Stołeczni wywiadowcy, wspierani przez kryminalnych z Jagiellońskiej zaplanowali akcję zatrzymania osób, które były bezpośrednio zamieszane w obrót narkotykami pod tym adresem. Policjanci wiedzieli, jaką drogę ucieczki mogą obrać. Weszli na strych kamienicy w momencie, gdy mężczyzna schodził z dachu po drabinie. Kryminalni rozpoznali go, gdyż wcześniej już prowadzili z nim czynności. Mężczyzna wiedząc, że jest w pułapce, odrzucił torbę.
Policjanci oczekujący w gotowości na dole, przechwycili ją. Znaleźli w niej zawiniątka z różnymi substancjami, telefony komórkowe, kilka tysięcy złotych i krótkofalówkę. Od 30-latka zabezpieczyli również ponad 3600 złotych.

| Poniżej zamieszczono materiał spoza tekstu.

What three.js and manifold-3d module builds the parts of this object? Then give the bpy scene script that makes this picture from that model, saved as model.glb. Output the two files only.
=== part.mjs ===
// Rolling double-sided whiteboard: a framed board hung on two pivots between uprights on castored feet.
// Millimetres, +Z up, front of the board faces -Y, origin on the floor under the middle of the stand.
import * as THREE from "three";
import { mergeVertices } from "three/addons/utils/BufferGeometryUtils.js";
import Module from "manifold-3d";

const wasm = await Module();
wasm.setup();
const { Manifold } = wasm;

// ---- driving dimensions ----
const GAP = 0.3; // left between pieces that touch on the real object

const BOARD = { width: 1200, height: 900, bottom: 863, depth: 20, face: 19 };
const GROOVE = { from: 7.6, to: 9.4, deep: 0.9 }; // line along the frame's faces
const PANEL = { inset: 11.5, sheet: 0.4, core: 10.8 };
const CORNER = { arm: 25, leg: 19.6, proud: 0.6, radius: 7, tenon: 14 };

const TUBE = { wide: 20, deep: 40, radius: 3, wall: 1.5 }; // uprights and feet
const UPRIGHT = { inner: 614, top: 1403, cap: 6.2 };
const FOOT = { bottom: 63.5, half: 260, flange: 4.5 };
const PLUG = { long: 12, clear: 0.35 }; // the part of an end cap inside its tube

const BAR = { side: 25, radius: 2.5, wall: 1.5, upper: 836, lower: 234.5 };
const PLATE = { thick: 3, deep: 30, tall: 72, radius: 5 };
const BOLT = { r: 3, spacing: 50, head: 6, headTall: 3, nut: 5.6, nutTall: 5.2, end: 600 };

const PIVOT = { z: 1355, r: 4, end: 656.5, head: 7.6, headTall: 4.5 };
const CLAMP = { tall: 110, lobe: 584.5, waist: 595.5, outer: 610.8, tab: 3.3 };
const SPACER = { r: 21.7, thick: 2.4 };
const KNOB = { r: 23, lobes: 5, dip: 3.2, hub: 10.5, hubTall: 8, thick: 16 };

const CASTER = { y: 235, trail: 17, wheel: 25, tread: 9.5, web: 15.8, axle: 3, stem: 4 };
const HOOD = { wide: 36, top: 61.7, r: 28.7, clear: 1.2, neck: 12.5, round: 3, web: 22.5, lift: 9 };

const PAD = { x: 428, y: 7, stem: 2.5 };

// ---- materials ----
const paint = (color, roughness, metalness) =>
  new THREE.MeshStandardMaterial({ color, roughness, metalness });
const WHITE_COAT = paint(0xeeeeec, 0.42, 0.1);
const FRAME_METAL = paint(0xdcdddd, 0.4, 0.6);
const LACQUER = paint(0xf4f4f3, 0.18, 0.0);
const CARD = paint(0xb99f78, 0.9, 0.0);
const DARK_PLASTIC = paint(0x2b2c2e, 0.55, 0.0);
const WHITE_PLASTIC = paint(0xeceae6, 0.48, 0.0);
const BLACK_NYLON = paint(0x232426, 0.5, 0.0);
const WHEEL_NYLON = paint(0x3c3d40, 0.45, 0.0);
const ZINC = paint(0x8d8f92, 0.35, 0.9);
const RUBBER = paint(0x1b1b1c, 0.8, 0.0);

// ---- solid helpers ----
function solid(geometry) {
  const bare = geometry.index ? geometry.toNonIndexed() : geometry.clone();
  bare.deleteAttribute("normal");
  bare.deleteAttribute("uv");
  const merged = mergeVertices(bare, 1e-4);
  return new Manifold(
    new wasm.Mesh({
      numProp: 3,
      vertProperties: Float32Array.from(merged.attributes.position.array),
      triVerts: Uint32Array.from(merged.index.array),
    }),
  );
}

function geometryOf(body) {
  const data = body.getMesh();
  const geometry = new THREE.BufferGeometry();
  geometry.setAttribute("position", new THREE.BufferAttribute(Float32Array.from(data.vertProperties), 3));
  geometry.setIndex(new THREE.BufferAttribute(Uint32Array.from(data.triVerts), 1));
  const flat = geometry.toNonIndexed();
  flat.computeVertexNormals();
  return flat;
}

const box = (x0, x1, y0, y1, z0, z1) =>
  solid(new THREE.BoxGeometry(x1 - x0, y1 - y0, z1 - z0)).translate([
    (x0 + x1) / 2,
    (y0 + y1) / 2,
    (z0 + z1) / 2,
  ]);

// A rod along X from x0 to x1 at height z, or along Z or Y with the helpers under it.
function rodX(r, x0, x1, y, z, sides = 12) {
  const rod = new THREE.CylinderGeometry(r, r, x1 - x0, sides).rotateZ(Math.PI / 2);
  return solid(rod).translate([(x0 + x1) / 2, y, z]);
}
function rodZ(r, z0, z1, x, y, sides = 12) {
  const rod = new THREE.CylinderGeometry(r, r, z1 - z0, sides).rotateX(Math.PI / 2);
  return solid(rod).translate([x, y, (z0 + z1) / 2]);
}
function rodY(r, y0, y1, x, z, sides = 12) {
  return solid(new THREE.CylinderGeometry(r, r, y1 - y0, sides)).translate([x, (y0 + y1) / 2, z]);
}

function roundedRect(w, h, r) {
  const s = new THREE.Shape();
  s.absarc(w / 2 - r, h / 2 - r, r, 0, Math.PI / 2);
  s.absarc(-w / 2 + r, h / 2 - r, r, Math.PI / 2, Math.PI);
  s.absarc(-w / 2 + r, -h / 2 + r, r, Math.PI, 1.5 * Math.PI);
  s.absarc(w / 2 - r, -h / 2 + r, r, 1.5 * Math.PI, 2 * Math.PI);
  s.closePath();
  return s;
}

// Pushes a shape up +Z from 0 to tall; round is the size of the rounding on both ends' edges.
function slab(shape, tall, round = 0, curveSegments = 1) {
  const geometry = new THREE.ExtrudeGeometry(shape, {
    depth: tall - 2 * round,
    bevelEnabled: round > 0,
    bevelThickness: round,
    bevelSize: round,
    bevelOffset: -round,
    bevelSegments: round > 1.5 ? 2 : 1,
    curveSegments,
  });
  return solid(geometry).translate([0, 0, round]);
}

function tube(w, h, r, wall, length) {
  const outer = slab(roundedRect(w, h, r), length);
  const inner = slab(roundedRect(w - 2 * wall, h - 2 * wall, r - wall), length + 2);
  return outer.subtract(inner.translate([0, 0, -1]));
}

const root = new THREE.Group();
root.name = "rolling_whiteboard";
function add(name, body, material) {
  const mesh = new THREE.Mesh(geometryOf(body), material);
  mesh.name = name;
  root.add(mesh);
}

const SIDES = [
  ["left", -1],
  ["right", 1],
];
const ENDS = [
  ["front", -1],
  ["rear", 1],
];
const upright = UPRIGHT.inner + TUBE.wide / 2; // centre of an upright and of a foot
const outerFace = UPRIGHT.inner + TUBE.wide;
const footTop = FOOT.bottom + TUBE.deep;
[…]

Na miejsce wezwano przewodnika z psem służbowym wyspecjalizowanym do poszukiwania narkotyków. W trakcie dalszych działań policjanci zabezpieczyli materiały piśmiennicze, które były prawdopodobnie wykorzystywane przy transakcjach narkotykowych. Kryminalni zatrzymali 30-latka.

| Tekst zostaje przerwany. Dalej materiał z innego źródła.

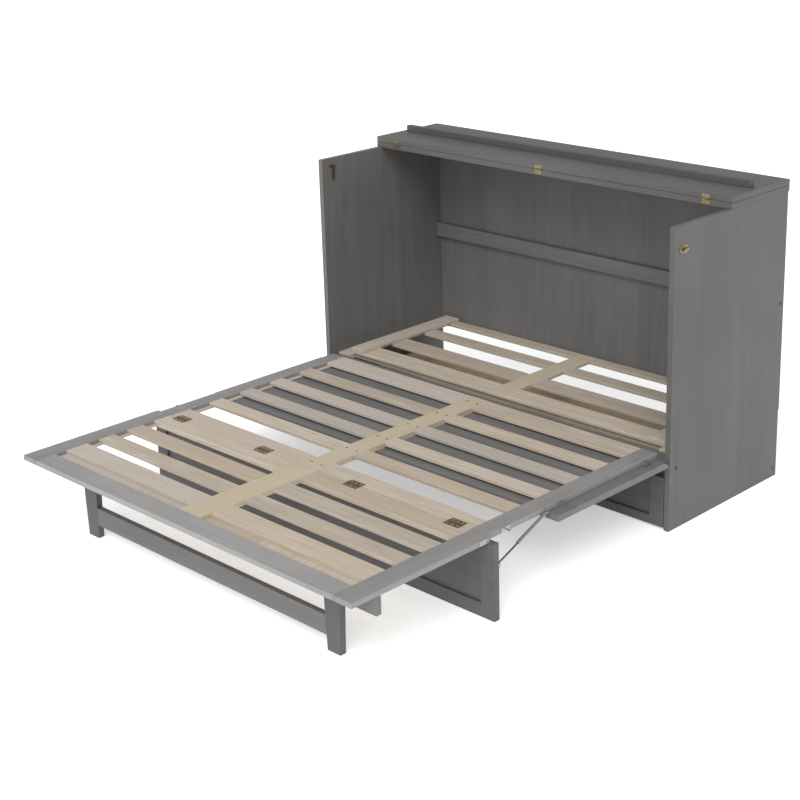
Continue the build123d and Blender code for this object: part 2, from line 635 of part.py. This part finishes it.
# ================================================================ flap leg
with BuildPart() as flap_frame:
    block((-FLAP_HALF, FLAP_HALF), FLAP_Y, FLAP_Z)
    block((-FLAP_OPENING_X, FLAP_OPENING_X), FLAP_Y, FLAP_OPENING_Z, Mode.SUBTRACT)
    leg_top_gain(FLAP_AXIS, FLAP_HINGE_X)
finish(flap_frame.part, "flap_frame")

with BuildPart() as flap_panel:
    panel_y = (FLAP_Y[0] + 8, FLAP_Y[1] - 4)
    block((-FLAP_OPENING_X, FLAP_OPENING_X), panel_y, FLAP_OPENING_Z)
finish(flap_panel.part, "flap_panel")

with BuildPart() as flap_hinge_leaves:
    for x in FLAP_HINGE_X:
        flap_hinge_moving(FLAP_AXIS, x)
finish(flap_hinge_leaves.part, "flap_hinge_leaves")

LUG_X = (798.0, 801.0)
LUG_R = 6.0
LUG_PLATE_HALF = 12.0
with BuildPart() as strut_lower_brackets:
    for side in (-1, 1):
        y, z = STRUT_FOOT
        plate_z = (z - LUG_PLATE_HALF, z + LUG_PLATE_HALF)
        block(sorted((side * 782, side * 802)), (FLAP_Y[1], FLAP_Y[1] + 3), plate_z)
        lug = sorted((side * LUG_X[0], side * LUG_X[1]))
        block(lug, (FLAP_Y[1] + 3, y), (z - LUG_R, z + LUG_R))
        round_bar(lug, STRUT_FOOT, LUG_R)
        round_bar(sorted((side * (EYE_X[1] + 1), side * LUG_X[1])), STRUT_FOOT, STUD_R)
finish(strut_lower_brackets.part, "strut_lower_brackets")

# ================================================================ gas struts
strut_run = (STRUT_FOOT[0] - STRUT_TOP[0], STRUT_FOOT[1] - STRUT_TOP[1])
STRUT_L = hypot(*strut_run)
STRUT_ANGLE = atan2(strut_run[1], strut_run[0])
BARREL = (9.0, 148.0)
BARREL_R = 6.0
ROD_R = 3.0
ROD_START = 100.0
BORE_START = 13.0
EYE_R = 6.0


def along_strut(x, distance):
    """Plane at a distance down the strut, its normal along the strut."""
    origin = (
        x,
        STRUT_TOP[0] + distance * cos(STRUT_ANGLE),
        STRUT_TOP[1] + distance * sin(STRUT_ANGLE),
    )
    return Plane(origin=origin, x_dir=(1, 0, 0), z_dir=(0, cos(STRUT_ANGLE), sin(STRUT_ANGLE)))


def strut_bar(x, span, radius, mode=Mode.ADD):
    """A round bar lying along the strut between two distances."""
    with BuildSketch(along_strut(x, span[0])) as disc:
        Circle(radius)
    extrude(disc.sketch, amount=span[1] - span[0], mode=mode)


for side, name in ((-1, "left"), (1, "right")):
    eye = sorted((side * EYE_X[0], side * EYE_X[1]))
    with BuildPart() as strut_barrel:
        round_bar(eye, STRUT_TOP, EYE_R)
        strut_bar(side * STRUT_X, (4, BARREL[0] + 2), 3.0)
        strut_bar(side * STRUT_X, BARREL, BARREL_R)
        round_bar(eye, STRUT_TOP, STUD_R + PIN_GAP, Mode.SUBTRACT)
        strut_bar(side * STRUT_X, (BORE_START, BARREL[1]), ROD_R + PIN_GAP, Mode.SUBTRACT)
    finish(strut_barrel.part, f"{name}_strut_barrel")
    with BuildPart() as strut_rod:
        strut_bar(side * STRUT_X, (ROD_START, STRUT_L - 2), ROD_R)
        round_bar(eye, STRUT_FOOT, EYE_R)
    finish(strut_rod.part, f"{name}_strut_rod")

print("strut length", round(STRUT_L, 3), "angle", round(degrees(STRUT_ANGLE), 3))
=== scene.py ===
"""Looks for the cabinet bed: procedural wood and metal on the CAD parts, a studio and a camera.

Metres, in the part's own frame: +Z up, X across the bed, the bed opens towards -Y,
origin on the floor under the middle of the open bed's length.
"""

import math

import bmesh
import bpy
from mathutils import Matrix, Vector


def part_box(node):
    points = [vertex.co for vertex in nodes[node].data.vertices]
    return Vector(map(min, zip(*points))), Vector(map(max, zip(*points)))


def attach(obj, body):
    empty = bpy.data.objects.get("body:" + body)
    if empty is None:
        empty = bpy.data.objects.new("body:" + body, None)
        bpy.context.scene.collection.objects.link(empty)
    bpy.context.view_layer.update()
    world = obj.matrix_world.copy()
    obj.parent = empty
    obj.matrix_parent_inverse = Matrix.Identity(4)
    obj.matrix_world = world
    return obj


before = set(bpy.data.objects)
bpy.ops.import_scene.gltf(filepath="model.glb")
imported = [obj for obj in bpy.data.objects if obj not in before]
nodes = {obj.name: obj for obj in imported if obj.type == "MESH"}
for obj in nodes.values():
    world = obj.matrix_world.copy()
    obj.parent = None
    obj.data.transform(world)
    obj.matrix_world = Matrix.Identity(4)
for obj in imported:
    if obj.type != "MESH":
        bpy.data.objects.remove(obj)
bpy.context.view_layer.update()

# ------------------------------------------------------------------ materials
def srgb(r, g, b):
    """A colour given as 0-255 screen values, in the linear values that a shader takes."""
    def linear(v):
        v /= 255
        return v / 12.92 if v <= 0.04045 else ((v + 0.055) / 1.055) ** 2.4
    return (linear(r), linear(g), linear(b), 1.0)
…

Dzięki wykonanym wcześnie ustaleniom północnoprascy kryminalni wytypowali piwnicę, w której miały być przechowywane narkotyki. Wyczuwalny zapach typowy dla marihuany potwierdził im, że są przed właściwym pomieszczeniem. Zamknięte drzwi prowadzące do niego, nie były przeszkodą dla kryminalnych. Dostali się do środka. Tam znaleźli dwie torby wypełnione zawiniątkami, które wyglądem i zapachem przypominały poporcjowane narkotyki przeznaczone do dalszej detalicznej sprzedaży. Kryminalni zabezpieczyli te substancje.
Wszystkie substancje zabezpieczone w trakcie tych działań poddano analizie. Ponad 6 kg środków ujawnionych w piwnicy to marihuana, amfetamina, mefedron, kokaina, heroina, haszysz i inna substancja o nieustalonym składzie. Będą one przedmiotem odrębnego postępowania.
W torbie, którą posiadał zatrzymany 30-latek, znajdowało się ponad pół kilograma takich samych substancji. I to właśnie za ich posiadanie prokurator z Prokuratury Rejonowej Warszawa Praga Północ prowadzący tę sprawę przedstawił 30-latkowi zarzut i zawnioskował do sądu o jego tymczasowe aresztowanie. Sąd do tego wniosku się przychylił. Mężczyzna kolejne 3 miesiące spędzi w areszcie. Może grozić mu kara do 10 lat pozbawienia wolności.